Mixed up with ethnic gievances, is it coming to Iran? Money quote:

Eleven members of Iran's Revolutionary Guards have been killed after a car bomb hit their bus in a city in southeastern Iran. Hassan Ali Nouri, provincial governor, told IRNA, Iran's official news agency, that eleven guards were killed and 31 were injured in the blast in Zahedan city.

Iran's Fars news agency said a group that Iran has said is linked to al-Qaeda had claimed responsibility for the attack. The agency said: "A group called Jundallah under the leadership of Abdolmalek Rigi, [head of] the eastern rebels in the country... took responsibility for this terrorist act."

Zahedan is the capital of Sistan-Baluchestan province which borders both Afghanistan and Pakistan. It has been hit by a string of attacks and kidnappings blamed on Jundallah (Allah's brigade), a Sunni group.

I don't think we can learn enough right now about the tensions between and within Shia and Sunni Islam. Shiite Islam, filtered through Persian civilization, may be a far more pliable force than the worst excesses of Sunni fanaticism. Ralph Peters is onto something in this essay. Money quote:

What does all this mean to us? First, wherever there are irreconcilable differences, there are strategic opportunities. Second, our insistence on seeing the Middle East through the eyes of yesteryear's failed statesmen has been disastrous--we need to reinterpret the Muslim world.

Third, we've entered a new age when all the great faiths are struggling over their identities. As the religions most-immediately besieged, Shi'ism and Sunni Islam are the noisiest and, for now, the most-violent. But all faiths are in crisis--even as every major faith undergoes a powerful renewal.

In my years as an intelligence analyst, I consistently made my best calls when I trusted my instincts, and I was less likely to get it right when I heeded the arguments around me. Today, those surrounding arguments damn Iran.

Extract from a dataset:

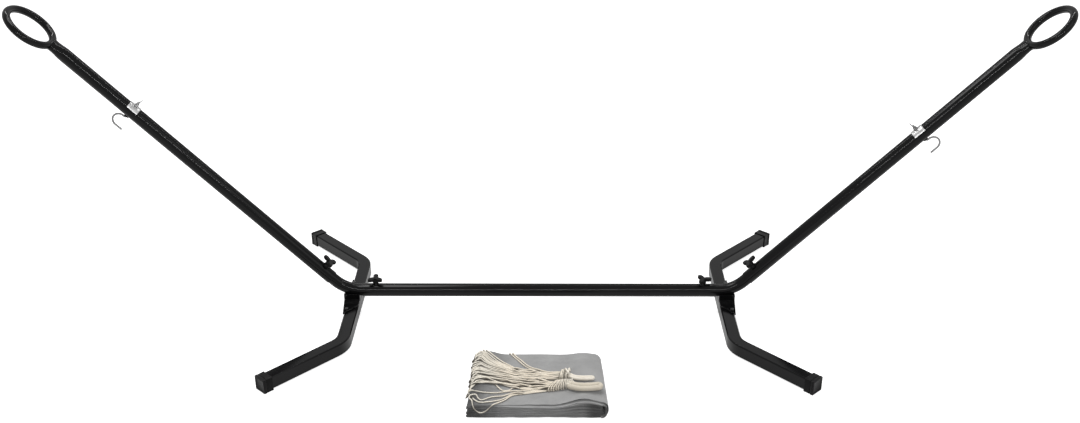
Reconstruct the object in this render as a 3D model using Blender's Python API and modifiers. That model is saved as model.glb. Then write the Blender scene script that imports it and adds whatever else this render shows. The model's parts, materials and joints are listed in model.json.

My instincts tell me our long-term problem is with Arab Sunnis, whose global aspirations have veered into madness. We have a problem with the junta currently ruling Iran, but not with Persian civilization. Meanwhile, the Bedouin fanaticism gripping so much of the Middle East has no civilization.

Our long-term strategy has to be: detach Persia from its fanatical religious leadership; wean ourselves off oil as much as possible; then reach out to Persia and Turkey as the two great Islamic civilizations that can control the unruly expanse between them.